_WHAT THE TASK REQUIRES_.
Beginning at the line that contains "Describe how this", transcribe the remaining lines of the listing exactly; include the final line and omit everything before.

[Start of GIVEN RECORDS]

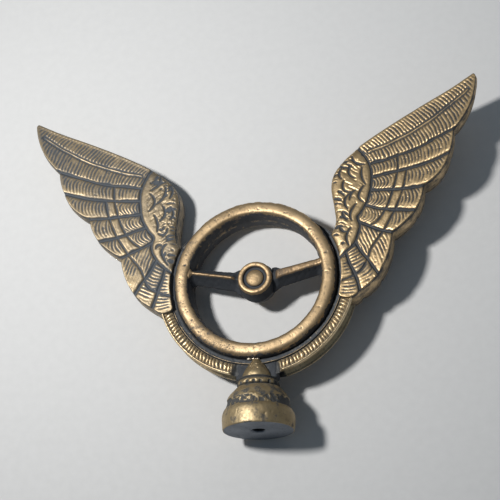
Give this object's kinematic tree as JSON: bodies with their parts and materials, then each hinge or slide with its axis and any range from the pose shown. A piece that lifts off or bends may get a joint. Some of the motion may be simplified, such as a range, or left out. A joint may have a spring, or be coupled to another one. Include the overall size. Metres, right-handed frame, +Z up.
{
  "type": "hood ornament",
  "caption": "Upright hood ornament: a spoked steering wheel in a ribbed cradle between feathered wings, on a round bell base with a threaded mounting hole.",
  "frame": {"origin": "centre of the flat underside of the bell base", "axes": "+X to the right wing tip as seen from the front, +Z up, the front faces -Y"},
  "size_m": [0.187, 0.0286, 0.1373],
  "materials": {
    "aged_brass": "worn cast brass, polished high spots",
    "wing_brass": "worn cast brass with dark patina in the grooves",
    "patinated_brass": "cast brass, dark patina in the recesses",
    "plain_steel": "turned",
    "soft_solder": "rough solder"
  },
  "bodies": {
    "root": {"bell_base": "aged_brass", "stem_collar": "aged_brass", "tie_stud": "plain_steel", "ribbed_cradle": "patinated_brass", "front_spur": "aged_brass", "rear_spur": "aged_brass", "left_wing": "wing_brass", "right_wing": "wing_brass", "wing_dowels": "plain_steel", "wheel_rim": "aged_brass", "wheel_spider": "patinated_brass", "horn_button": "aged_brass", "rear_button": "aged_brass", "rim_pin": "plain_steel", "solder_fillets": "soft_solder"}
  },
  "joints": []
}
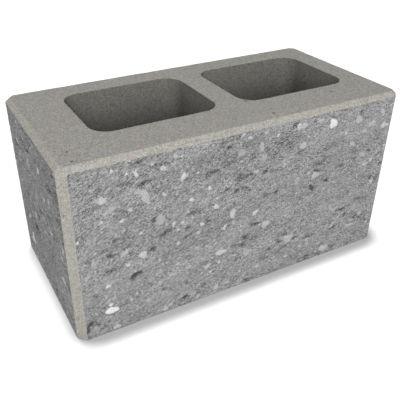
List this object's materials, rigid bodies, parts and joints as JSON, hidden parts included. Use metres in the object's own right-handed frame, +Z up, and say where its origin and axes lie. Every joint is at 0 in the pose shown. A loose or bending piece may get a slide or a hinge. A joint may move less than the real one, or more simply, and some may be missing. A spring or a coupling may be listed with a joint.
{
  "type": "split-face concrete block",
  "caption": "Hollow concrete masonry block for corners, with rough split faces on the front and the left end, smooth back and right end, and open cores from top to bottom.",
  "frame": {"origin": "centre of the rectangle that the block stands on, at its underside", "axes": "+X along the block's length, from the split end to the plain end; +Y through its depth, from the split front to the plain back; +Z up, along the cores"},
  "size_m": [0.4, 0.2, 0.2],
  "materials": {
    "concrete": "matte"
  },
  "bodies": {
    "root": {"concrete_block": "concrete"}
  },
  "joints": []
}
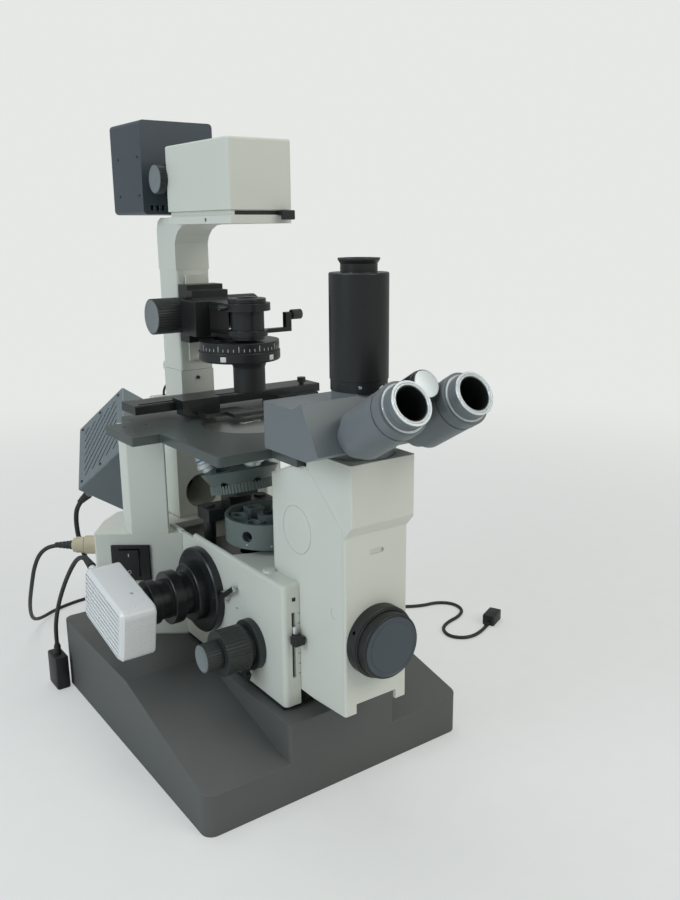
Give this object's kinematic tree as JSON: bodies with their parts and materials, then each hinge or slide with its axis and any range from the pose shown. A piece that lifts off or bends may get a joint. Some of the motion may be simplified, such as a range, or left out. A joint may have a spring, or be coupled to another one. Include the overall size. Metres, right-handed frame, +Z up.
{
  "type": "inverted microscope",
  "caption": "Inverted research microscope with trinocular head, tilting illumination pillar, condenser, mechanical stage, side camera and rear arc lamp.",
  "frame": {"origin": "table plane under the common axis of objective and condenser", "axes": "+X to the user's right, +Y away from the user, +Z up"},
  "size_m": [0.6101, 0.7909, 0.684],
  "materials": {
    "base_grey": "fine texture",
    "white_enamel": "satin",
    "black_metal": "satin black",
    "black_plastic": "matte",
    "steel": "satin",
    "camera_white": "semi-gloss",
    "beige_plastic": "matte",
    "optical_glass": "polished",
    "cable_rubber": "matte"
  },
  "bodies": {
    "stand": {"base_casting": "base_grey", "bottom_cover": "base_grey", "body_block": "white_enamel", "inner_frame": "black_metal", "nose_housing": "white_enamel", "side_panels": "white_enamel", "front_port": "black_metal", "rear_housing": "white_enamel", "stage_posts": "white_enamel", "switch_bezel": "black_plastic", "supply_socket": "beige_plastic", "port_flange": "black_metal", "port_adapter": "black_metal", "camera_body": "camera_white", "focus_bosses": "black_metal", "stage_plate": "black_metal", "stage_insert": "steel", "pillar_foot": "white_enamel", "lamp_lead": "cable_rubber", "trinocular_housing": "black_metal", "photo_tube": "black_metal", "pivot_hub": "black_metal", "arc_housing": "black_metal", "arc_louvres": "black_metal", "arc_neck": "black_metal", "arc_cable": "cable_rubber", "arc_coil": "cable_rubber", "camera_cable": "cable_rubber", "supply_cable": "cable_rubber", "cord_plugs": "cable_rubber"},
    "rocker": {"rocker_switch": "black_plastic"},
    "coarse": {"coarse_knobs": "black_plastic"},
    "fine": {"fine_knobs": "black_plastic"},
    "tension": {"tension_lever": "black_plastic"},
    "light": {"light_slider": "black_plastic"},
    "selector": {"selector_lever": "steel"},
    "focus": {"focus_carriage": "black_metal"},
    "nosepiece": {"nosepiece_turret": "black_metal", "objectives": "steel"},
    "drum": {"filter_turret": "black_metal"},
    "stage_y": {"y_carriage": "black_metal"},
    "stage_x": {"specimen_holder": "black_metal"},
    "knob_upper": {"stage_knob_upper": "black_plastic"},
    "knob_lower": {"stage_knob_lower": "black_plastic"},
    "pillar": {"pillar": "white_enamel", "pillar_arm": "white_enamel", "head_box": "white_enamel", "field_lens": "optical_glass", "lamp_collar": "black_metal", "lamp_housing": "black_metal"},
    "filter": {"filter_slider": "black_plastic"},
    "condenser": {"condenser_carriage": "black_metal", "condenser_tube": "black_metal", "condenser_lens": "black_metal"},
    "condenser_knob": {"condenser_knobs": "black_plastic"},
    "condenser_disc": {"condenser_turret": "black_metal"},
    "aperture": {"aperture_lever": "black_plastic"},
    "eye_left": {"eyetube_left": "black_metal"},
    "eye_right": {"eyetube_right": "black_metal"}
  },
  "joints": [
    {"name": "focus_slide", "type": "slide", "parent": "stand", "child": "focus", "axis": [0, 0, 1], "range_m": [-0.006, 0.0015]},
    {"name": "coarse_turn", "type": "hinge", "parent": "stand", "child": "coarse", "pos_m": [0, -0.087, 0.14], "axis": [1, 0, 0], "range_deg": [-60, 16]},
    {"name": "fine_turn", "type": "hinge", "parent": "coarse", "child": "fine", "pos_m": [0, -0.087, 0.14], "axis": [1, 0, 0], "continuous": true},
    {"name": "tension_turn", "type": "hinge", "parent": "stand", "child": "tension", "pos_m": [0, -0.087, 0.14], "axis": [1, 0, 0], "range_deg": [-20, 20]},
    {"name": "light_slide", "type": "slide", "parent": "stand", "child": "light", "axis": [0, 0, 1], "range_m": [-0.035, 0.009]},
    {"name": "selector_turn", "type": "hinge", "parent": "stand", "child": "selector", "pos_m": [-0.06, -0.034, 0.176], "axis": [1, 0, 0], "range_deg": [-20, 20]},
    {"name": "rocker_turn", "type": "hinge", "parent": "stand", "child": "rocker", "pos_m": [-0.10504, 0.11136, 0.1806], "axis": [0.8147, -0.5799, 0], "range_deg": [-5, 5]},
    {"name": "nosepiece_turn", "type": "hinge", "parent": "focus", "child": "nosepiece", "pos_m": [0, 0, 0.1845], "axis": [0, 0.2588, 0.9659], "continuous": true},
    {"name": "drum_turn", "type": "hinge", "parent": "stand", "child": "drum", "pos_m": [0, -0.032, 0.246], "axis": [0, 0, 1], "continuous": true},
    {"name": "stage_y_slide", "type": "slide", "parent": "stand", "child": "stage_y", "axis": [0, 1, 0], "range_m": [-0.03, 0.012]},
    {"name": "stage_x_slide", "type": "slide", "parent": "stage_y", "child": "stage_x", "axis": [1, 0, 0], "range_m": [-0.03, 0.04]},
    {"name": "knob_upper_turn", "type": "hinge", "parent": "stage_y", "child": "knob_upper", "pos_m": [0.122, 0.076, 0.3], "axis": [0, 0, 1], "range_deg": [-320, 160]},
    {"name": "knob_lower_turn", "type": "hinge", "parent": "stage_y", "child": "knob_lower", "pos_m": [0.122, 0.076, 0.27], "axis": [0, 0, 1], "range_deg": [-320, 420]},
    {"name": "pillar_tilt", "type": "hinge", "parent": "stand", "child": "pillar", "pos_m": [0, 0.178, 0.3995], "axis": [-1, 0, 0], "range_deg": [0, 30]},
    {"name": "filter_slide", "type": "slide", "parent": "pillar", "child": "filter", "axis": [0, -1, 0], "range_m": [0, 0.03]},
    {"name": "condenser_slide", "type": "slide", "parent": "pillar", "child": "condenser", "axis": [0, 0, 1], "range_m": [-0.006, 0.012]},
    {"name": "condenser_knob_turn", "type": "hinge", "parent": "condenser", "child": "condenser_knob", "pos_m": [0, 0.1, 0.4685], "axis": [1, 0, 0], "range_deg": [-110, 220]},
    {"name": "condenser_disc_turn", "type": "hinge", "parent": "condenser", "child": "condenser_disc", "pos_m": [0, 0.02, 0.435], "axis": [0, 0, 1], "continuous": true},
    {"name": "aperture_turn", "type": "hinge", "parent": "condenser", "child": "aperture", "pos_m": [0, 0, 0.455], "axis": [0, 0, 1], "range_deg": [-25, 25]},
    {"name": "eye_right_turn", "type": "hinge", "parent": "stand", "child": "eye_right", "pos_m": [0, 0.11705, 0.20274], "axis": [0, -0.866, 0.5], "range_deg": [-17, 14]},
    {"name": "eye_left_turn", "type": "hinge", "parent": "stand", "child": "eye_left", "pos_m": [0, 0.11705, 0.20274], "axis": [0, -0.866, 0.5], "range_deg": [-14, 17]}
  ],
  "couplings": [
    {"joint": "coarse_turn", "follows": "focus_slide", "rad_per_m": 170.7},
    {"joint": "knob_upper_turn", "follows": "stage_y_slide", "rad_per_m": 180},
    {"joint": "knob_lower_turn", "follows": "stage_x_slide", "rad_per_m": 180},
    {"joint": "condenser_knob_turn", "follows": "condenser_slide", "rad_per_m": 314},
    {"joint": "eye_left_turn", "follows": "eye_right_turn", "ratio": -1}
  ]
}
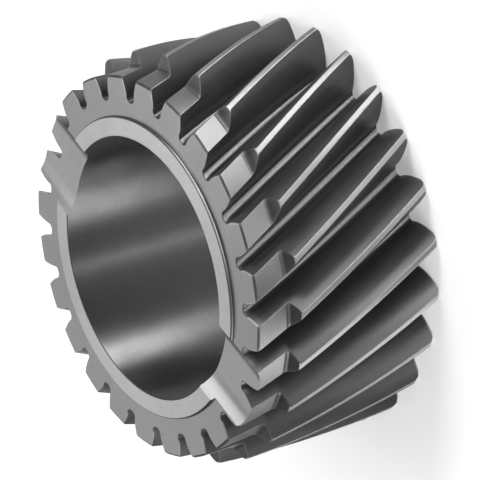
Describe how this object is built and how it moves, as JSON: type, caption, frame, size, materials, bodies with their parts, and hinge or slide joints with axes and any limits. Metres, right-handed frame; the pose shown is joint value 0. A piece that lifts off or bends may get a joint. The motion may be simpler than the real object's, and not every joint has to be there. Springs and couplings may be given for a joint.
{
  "type": "helical transmission gear",
  "caption": "Wide helical steel gear with a large plain bore, a raised thrust ring, turned-down tooth ends and an oil groove across its front face.",
  "frame": {"origin": "centre of the bore at the plain back face", "axes": "+Z along the bore axis, from the back face towards the thrust ring; the oil groove runs along X"},
  "size_m": [0.116, 0.116, 0.0579],
  "materials": {
    "gear_steel": "machined and ground, dark"
  },
  "bodies": {
    "root": {"helical_gear": "gear_steel"}
  },
  "joints": []
}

[End of GIVEN RECORDS]

_TASK ANSWER_.
Describe how this object is built and how it moves, as JSON: type, caption, frame, size, materials, bodies with their parts, and hinge or slide joints with axes and any limits. Metres, right-handed frame; the pose shown is joint value 0. A piece that lifts off or bends may get a joint. The motion may be simpler than the real object's, and not every joint has to be there. Springs and couplings may be given for a joint.
{
  "type": "helical transmission gear",
  "caption": "Wide helical steel gear with a large plain bore, a raised thrust ring, turned-down tooth ends and an oil groove across its front face.",
  "frame": {"origin": "centre of the bore at the plain back face", "axes": "+Z along the bore axis, from the back face towards the thrust ring; the oil groove runs along X"},
  "size_m": [0.116, 0.116, 0.0579],
  "materials": {
    "gear_steel": "machined and ground, dark"
  },
  "bodies": {
    "root": {"helical_gear": "gear_steel"}
  },
  "joints": []
}